Now that both kids are in college, are you sort of itching to do outside
projects that you couldn't do because you needed to be home?
What sort of stuff?
Oh, God, I would love to go and do a play someplace. I mean, I don't
necessarily want to leave because I have this job, but I would love to do a good
play. I haven't been on the stage in a long time. I've probably forgotten how to
do it, but "I'm sure Brian will help. He'll remind me." [she laughs]
I know that you gave Robin Strasser (Dorian) some advice during her dog
Scooter's pregnancy. I didn't know you bred dogs.

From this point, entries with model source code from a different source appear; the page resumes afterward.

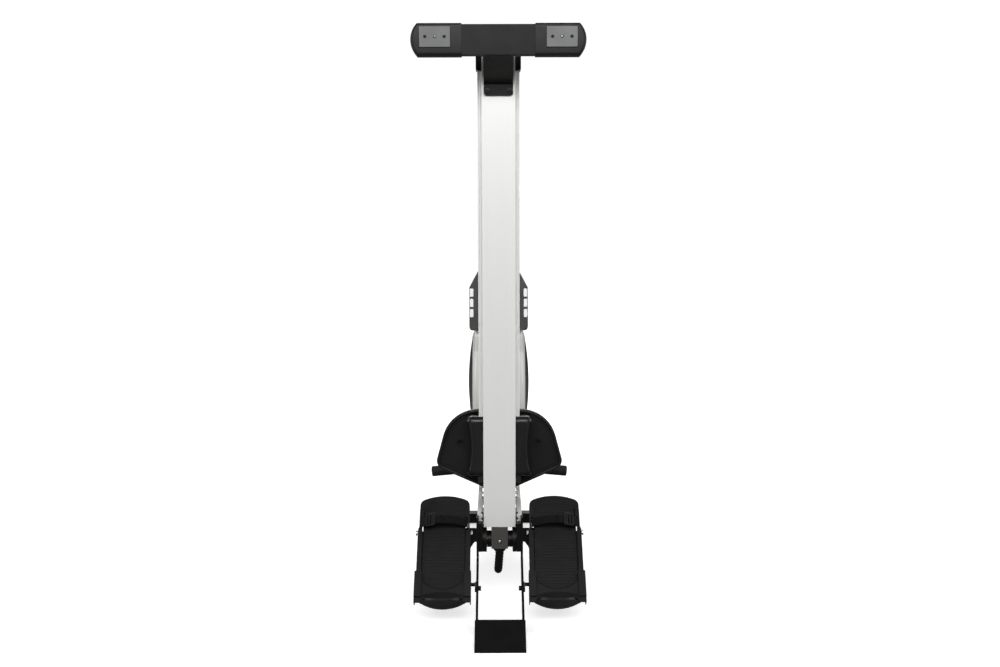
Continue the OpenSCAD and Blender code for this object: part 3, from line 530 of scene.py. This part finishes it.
def on_console(p):
    """Console's frame: across, into its face, and up the face."""
    c, s = math.cos(CONSOLE_TILT), math.sin(CONSOLE_TILT)
    return Vector((p[0], CONSOLE_Y + c * p[1] + s * p[2], CONSOLE_Z - s * p[1] + c * p[2]))


# ---- CAD nodes ------------------------------------------------------------------------------

BEVEL_MM = {
    "rail": 0.7, "main_beam": 1.6, "hinge_cheeks": 1.0, "support_leg": 0.8, "front_stabiliser": 1.2,
    "front_caps": 1.5, "handle_cradle": 0.8, "footplate_left": 0.5, "footplate_right": 0.5,
    "footrest_arms": 0.8, "footrest_stays": 0.8, "lock_bracket": 0.8, "rail_end_cap": 1.6,
    "rear_post": 1.2, "rear_stabiliser": 2.0, "rear_pads": 0.6, "seat_stops": 0.8,
    "seat_pan": 1.2, "seat_carriage": 0.8, "heel_cup_left": 0.9, "heel_cup_right": 0.9,
    "console_case": 2.0, "drive_frame": 0.8, "brake_motor": 1.0,
    "key_left_1": 0.5, "key_left_2": 0.5, "key_left_3": 0.5, "key_right_1": 0.5,
    "key_right_2": 0.5, "key_right_3": 0.5, "frame_fasteners": 0.6, "flywheel": 1.5,
}
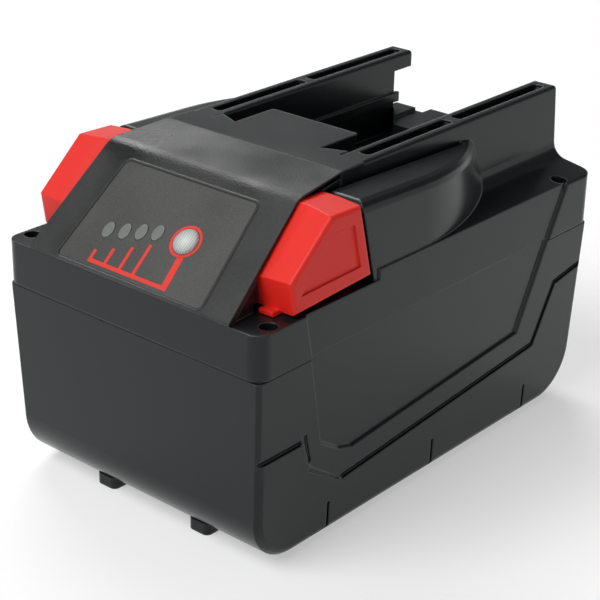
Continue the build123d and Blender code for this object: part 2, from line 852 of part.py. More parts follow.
# Bezel over the slope and the ramp
def make_bezel():
    outer = hood_line(0)
    inner = hood_line(bezel_thickness)
    foot = front_deck_rise + bezel_foot_gap
    foot_back = (foot - inner[0][1]) / slope_tan
    side = outline([(0, foot), outer[0], outer[1], outer[2], inner[2], inner[1], (foot_back, foot)],
                   [0, bezel_foot_round, crest_round, 0, 0, crest_round - bezel_thickness, 0])
    plan = hood_plan(0, crease_back + overrun)
    form = across(side, -half_width, half_width) & upward(plan, 0, hood_rise)
    form -= both_sides(bezel_edge_cutter())
    bead = label_outline(label_bead_gap + label_bead_width) - label_outline(label_bead_gap)
    inside = block((-half_width, 0, 0), (half_width, crease_back, hood_rise))
    form += on_slope(bead, -label_thickness, label_bead_height) & inside
    form -= on_slope(label_outline(seat_gap), -label_thickness, overrun)
    form -= on_slope(gauge_holes(gauge_hole_gap), -bezel_thickness - overrun, overrun)
    for place in gauge_post_places():
        form += on_slope(place * Circle(gauge_post_radius), -gauge_board_depth, -bezel_thickness / 2)
        form -= on_slope(place * Circle(small_screw_pilot / 2), -gauge_board_depth, -gauge_board_depth / 2)
    return form


def bezel_edge_cutter():
    """Thins the bezel's underside along its right edge, where the button passes under it."""
    crest_y = hood_line(0)[1][0]
    edge = [(hood_half_front, 0), (hood_half_crest, crest_y), (hood_half_crease, crease_back)]
    thin = hood_under(bezel_edge)
    wide = upward(outline([(edge[0][0] - bezel_edge_width, edge[0][1]), (half_width, edge[0][1]),
                           (half_width, edge[2][1]), (edge[2][0] - bezel_edge_width, edge[2][1]),
                           (edge[1][0] - bezel_edge_width, edge[1][1])]), button_base_rise, hood_rise)
    return thin & wide


def hood_under(drop):
    """Everything under the hood's surface beside the button, sunk squarely by a drop."""
    points = hood_line(drop)
    front = button_front - button_lip_reach
    side = outline([(front, button_base_rise), (front, points[0][1] + front * slope_tan),
                    points[1], points[2], (points[2][0], button_base_rise)],
                   [0, 0, crest_round - drop, 0, 0])
    return across(side, 0, half_width)


def make_label():
    return on_slope(label_outline(0) - gauge_holes(gauge_hole_gap), -label_thickness + seat_gap / 2, 0)


def make_lenses():
    """Four light pipes that end just above the lamps on the board."""
    pipes = None
    for x, y in shared(lens_shares, 0, label_half_foot, label_foot, label_length):
        pipe = on_slope(Pos(x, y) * lens_outline(0),
                        -gauge_board_depth + led_height + lens_led_gap, lens_proud)
        pipes = pipe if pipes is None else pipes + pipe
    return pipes


def make_gauge_button():
    place = Pos(gauge_button_side, gauge_button_back)
    stem = on_slope(place * Circle(gauge_button_radius), -bezel_thickness - seat_gap, 0)
    skirt = on_slope(place * Circle(gauge_button_radius + gauge_button_skirt),
                     -bezel_thickness - seat_gap - gauge_button_skirt_height, -bezel_thickness - seat_gap)
    head = slope.offset(0) * place * Cylinder(gauge_button_radius, gauge_button_proud,
                                              align=(Align.CENTER, Align.CENTER, Align.MIN))
    head = chamfer(head.edges().sort_by(Axis(slope.origin, slope.z_dir))[-1], gauge_button_edge)
    return stem + head + skirt


def switch_levels():
    """Top of the board, top of the switch, and top of its plunger, along the slope's normal."""
    board = -gauge_board_depth
    return board, board + switch_height, -bezel_thickness - 2 * seat_gap - gauge_button_skirt_height


def make_switch():
    board, top, _ = switch_levels()
    place = Pos(gauge_button_side, gauge_button_back)
    body = on_slope(place * RectangleRounded(switch_width, switch_width, label_round), board, top)
    depth = plunger_depth + gauge_button_travel + seat_gap
    return body - on_slope(place * Circle(plunger_radius + seat_gap), top - depth, top + overrun)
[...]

Yes. We owned a bearded collie for many years. Sophie. She was old, and she
died last year. Sophie had two litters, both born at our house, and we did the
whole thing. We bred her to the best Beardy in the country and we were the
midwives. We learned a lot. It's quite an experience. We did it because she was
a beautiful dog and we wanted to continue the breed. But also, it's a wonderful
thing for children to see the birthing of puppies, to see nature at its best
when it works and to have the experience of the puppies. At one time we had four
dogs, but we only have two now — a Beardy and a Maltese.
Do you keep track of the puppies?
Not really, no. They went all over the country. One of them actually lives in
Puerto Rico. I don't even know where the others are. I have no idea. I know who
they were sold to, but people come into New York if they know there's a breeder
there and then they go back to wherever the heck they came from!